The majority, Judge Garland wrote, had to ignore all of that to fashion “the protective cloak it has cast over the activities of private contractors.”

Laurence H. Tribe, a law professor at Harvard, said Judge Garland’s dissenting opinion was “particularly admirable.”

“That dissent is a fine example of an opinion that combines impeccable legal analysis with a deep sense of humanity,” he said.

Judge Garland served as a law clerk in 1978 and 1979 to Justice William J. Brennan Jr., the liberal icon. But there is little in his own opinions to suggest that he would bring a similarly strong liberal voice to the Supreme Court.

Even assuming Judge Garland’s appellate decisions are a good indication of how he would vote on the Supreme Court, the key question is not where he stands in some abstract sense but where he would fit into the ideological array on the current court.

Political scientists say the answer is clear. Judge Garland is well to the left of Justice Anthony M. Kennedy, the member of the court at its ideological center and the one who often holds the controlling vote. A Supreme Court including Judge Garland would contain a five-member liberal bloc and put either him or perhaps Justice Stephen G. Breyer, the most conservative liberal, in what had been Justice Kennedy’s pivotal spot.

Not all of the justices’ votes are predictable, of course, and their alliances can shift. Judge Garland, a former prosecutor, leans slightly to the right in criminal cases, for instance.
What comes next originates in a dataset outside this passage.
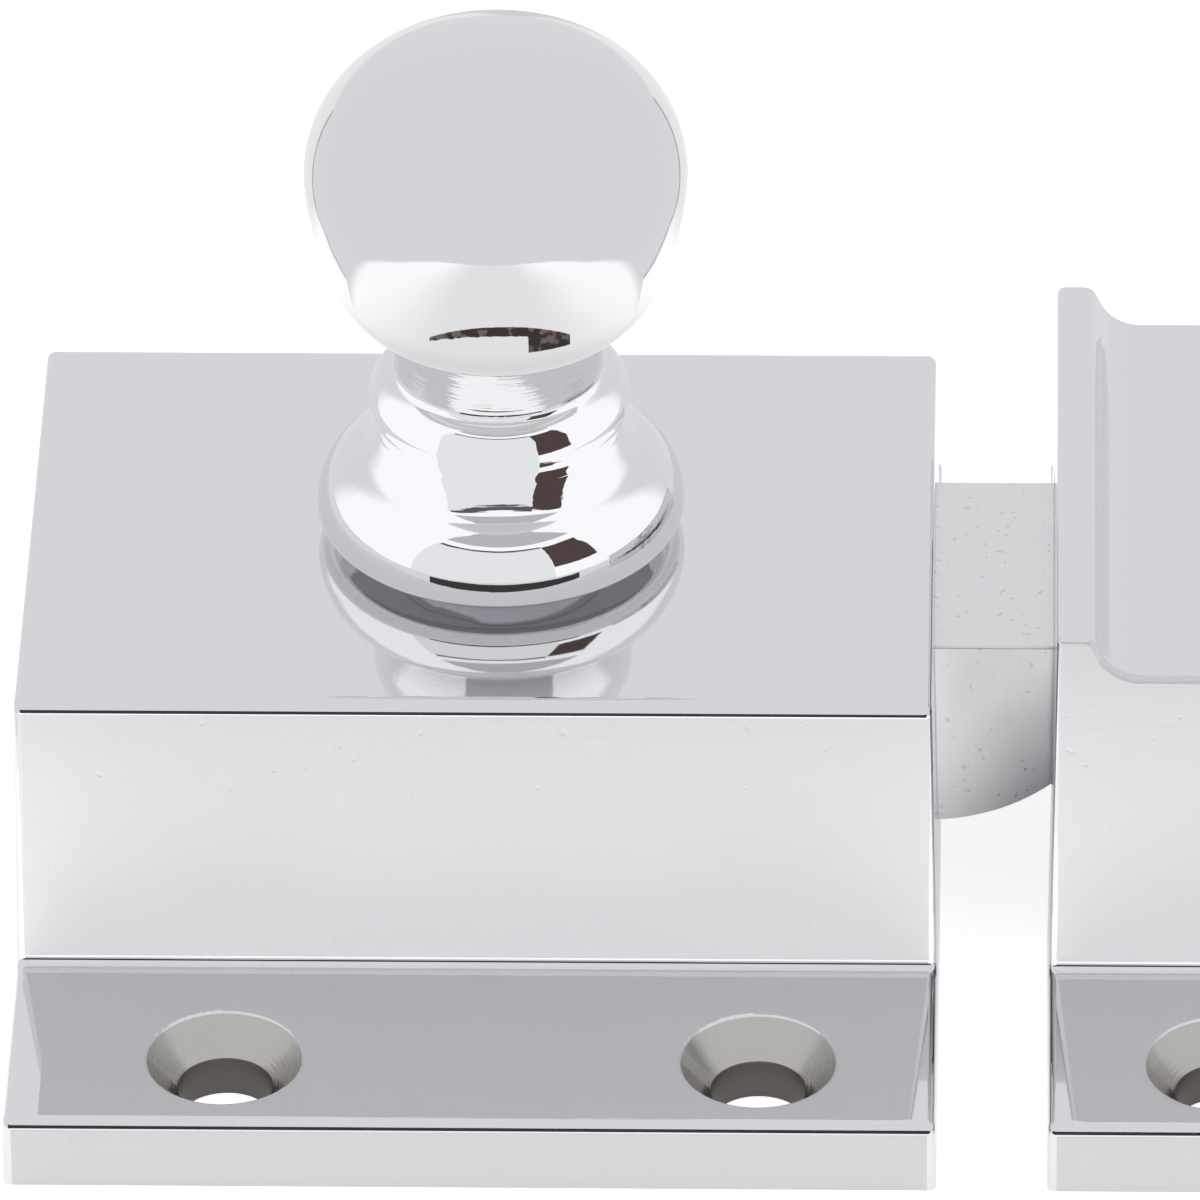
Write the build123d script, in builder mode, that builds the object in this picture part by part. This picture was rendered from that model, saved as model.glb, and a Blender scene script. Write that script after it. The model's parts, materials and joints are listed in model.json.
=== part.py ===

On the other hand, he appears to be more sensitive to press freedom than any member of the current Supreme Court.

In 2005, he dissented from the appeals court’s decision not to rehear a determination that several reporters, including one from The New York Times, could be held in contempt for refusing to disclose their confidential sources in an invasion of privacy suit brought against the government by Wen Ho Lee, an atomic scientist once suspected of espionage.

The ruling, Judge Garland wrote, would “routinely succeed in putting reporters who receive whistle-blower leaks to the choice of testifying or going to jail.” He said requests for reporters’ sources should be granted only if the litigant’s interest in learning the information outweighed the public interest in protecting reporters’ access to information.

Judge Garland has sent mixed messages on government transparency. He wrote a 2013 opinion for a unanimous three-judge panel requiring the Central Intelligence Agency to disclose whether it possessed any documents concerning drones used in targeted killings, something the agency refused to confirm or deny on the ground that doing so would reveal whether it had an “intelligence interest” in such strikes.

“It strains credulity,” Judge Garland wrote, “to suggest that an agency charged with gathering intelligence affecting the national security does not have an ‘intelligence interest’ in drone strikes, even if that agency does not operate the drones itself.”

That same year, he joined a unanimous unsigned opinion rejecting a request that the government disclose images of Osama bin Laden’s corpse and burial at sea.

“It is undisputed,” the opinion said, “that the government is withholding the images not to shield wrongdoing or avoid embarrassment, but rather to prevent the killing of Americans and violence against American interests.”